Sinha specialised in nuclear physics, high energy physics, quark–gluon plasma and early universe cosmology. He is credited with helping India achieve recognition in the global science community. He contributed to making India join the search for the Higgs boson at CERN, helping the search that lasted from 2008 to 2012, which eventually culminated with the discovery of the Higgs boson. At CERN he also worked in creating and researching quark–gluon plasma alongside searching for the Higgs Boson. Sinha additionally led his team to do experiments at the Relativistic Heavy Ion Collider at the Brookhaven National Laboratory in the US and the Facility for Antiproton and Ion Research in Germany.

Sinha was the chairman of board of governors, National Institute of Technology, Durgapur (NIT Duragpur). He was nominated as a member of the Scientific Advisory Council to the Prime Minister from 27 January 2005. He has been re-elected for the second time as a member of the Scientific Advisory Council to the Prime Minister from December 2009.

Sinha died on 11 August 2023, at the age of 78, in Kolkata.

==Awards and honours==
Sinha was the recipient of S.N. Bose Birth Centenary Award of the Indian Science Congress Association in 1994. He was awarded D.A.E. – Dr. Raja Ramanna Prize 2001 and delivered the Pandya Endowment lecture Award, IPA, 2001 and Rais Ahmed Memorial Lecture Award, Aligarh, 2001.

Sinha was a member of the Visva-Bharati University's Academic Council. He became the Fellow of the 3rd World Academy of Sciences, Italy, 2002 and Indian Academy of Sciences, Bangalore, 2004. He was elected to the fellowship of the Institute of Physics, UK. Bikash Sinha was the Vice-chancellor of West Bengal University of Technology from February 2003 to 18 December 2003 and also a member of the Scientific Advisory Committee to the Cabinet, Govt. of India in 2005. Sinha was awarded the R.D. Birla Award for Excellence in Physics in 2002.

The Ministry of Human Resource Development appointed Sinha as the Chairman of the Local Committee of the Indian Institute of Science Education and Research, Kolkata, in June 2005. He was awarded the Humboldt Research Award by the Alexander von Humboldt Foundation, Germany, in November 2005. He was awarded Meghnad Saha Memorial Lecture Award (2007) from The National Academy of Sciences, India, on 28 August 2007 and he was elected as President of the Indian Physics Association in November 2007. Sinha was elected as Fellow of the Institute of Physics, London, in 2009.

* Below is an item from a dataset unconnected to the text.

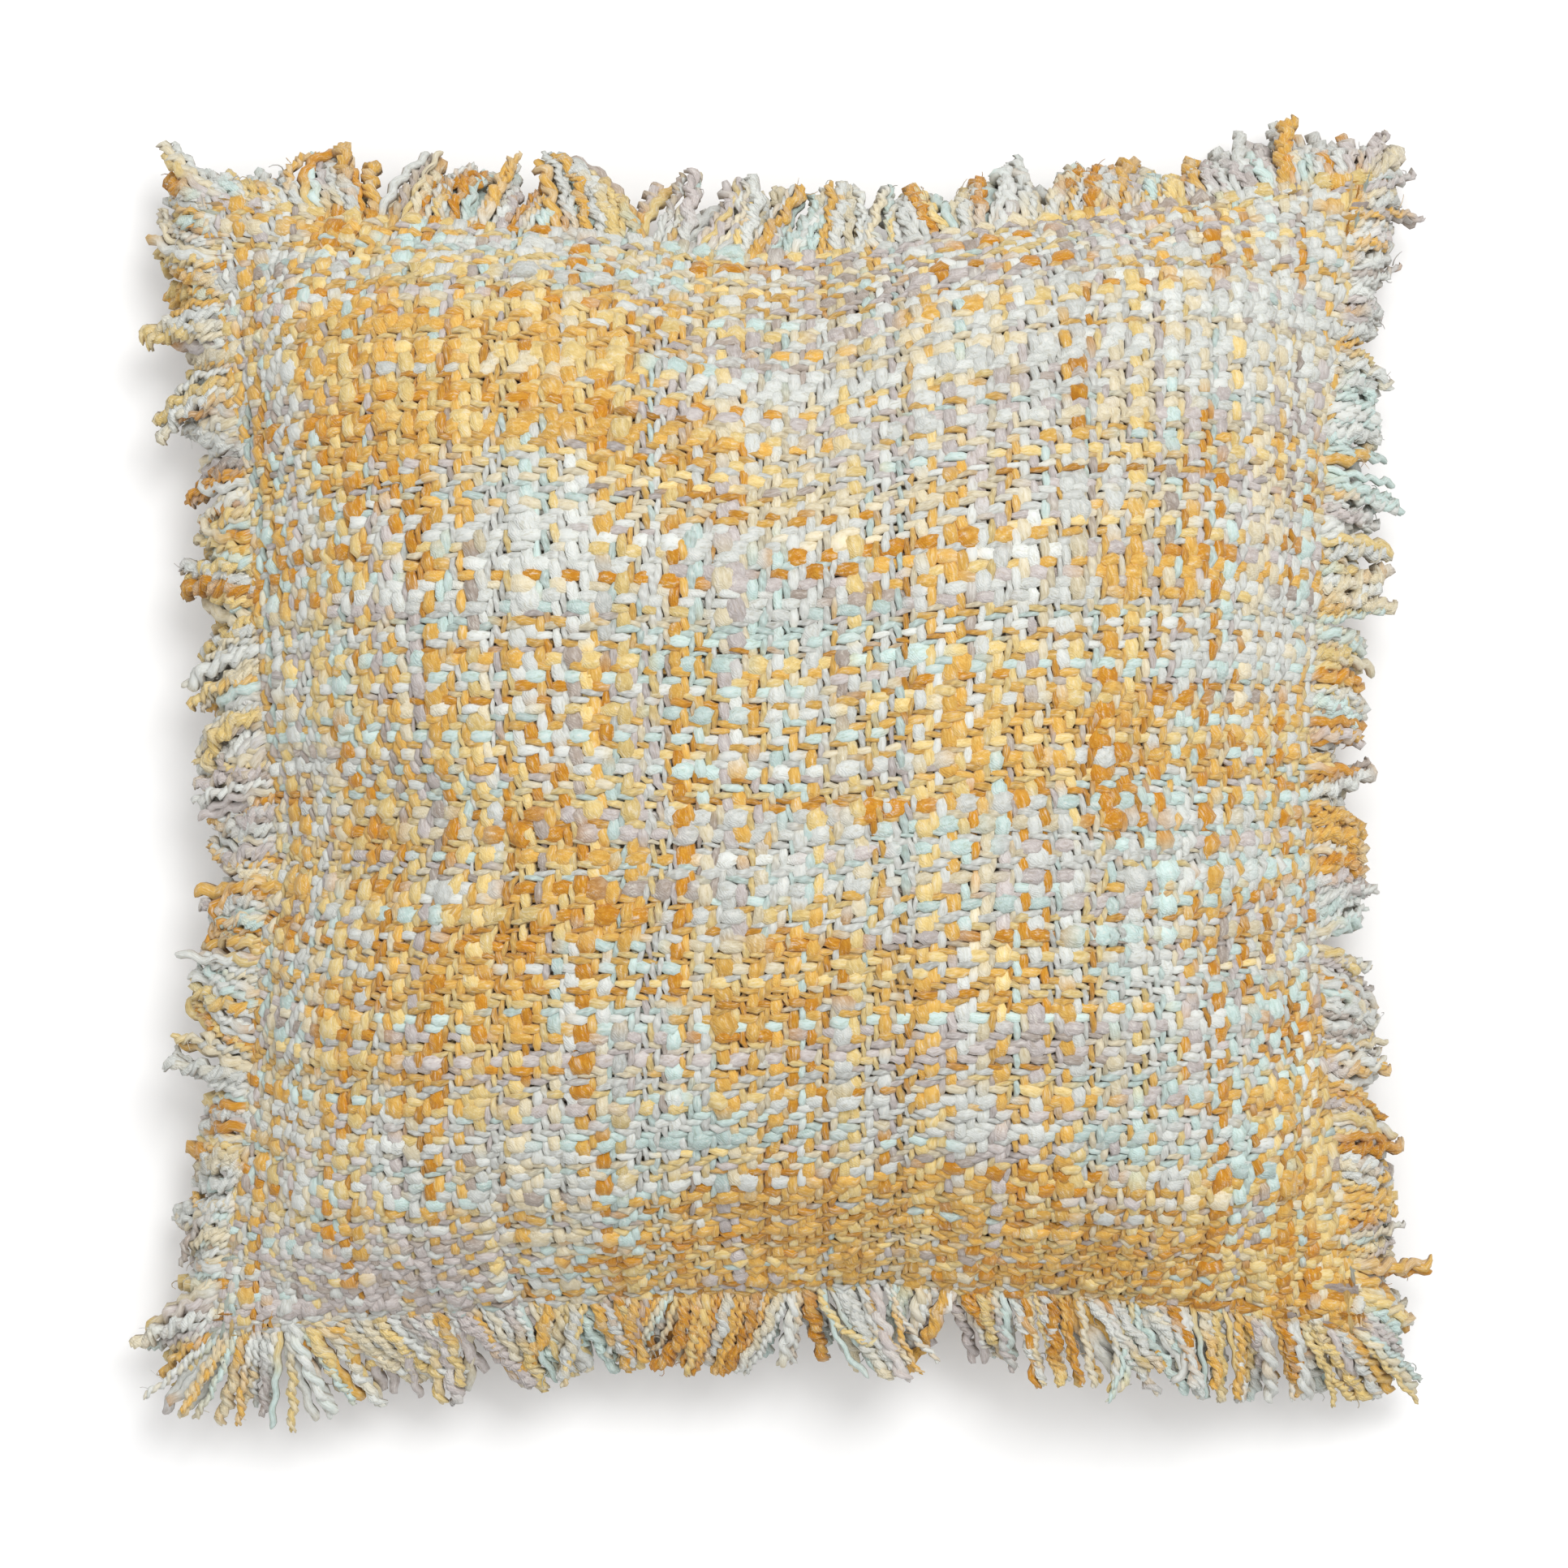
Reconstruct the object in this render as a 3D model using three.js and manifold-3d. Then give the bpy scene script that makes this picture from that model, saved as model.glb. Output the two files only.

Sinha was conferred the Padma Bhushan Award in 2010 for his significant contribution in science and technology. He also received the Padma Shri in 2001.
He was made a fellow of the Indian National Science Academy due to his research in Physics (1989). He was also a Fellow of National Academy of Sciences, Allahabad (1993) and the Indian Academy of Sciences, Bangalore (2004).
He was also awarded an Honorary Doctorate from Netaji Subhas Open University in 2013, and National Institute of Technology Agartala in 2013.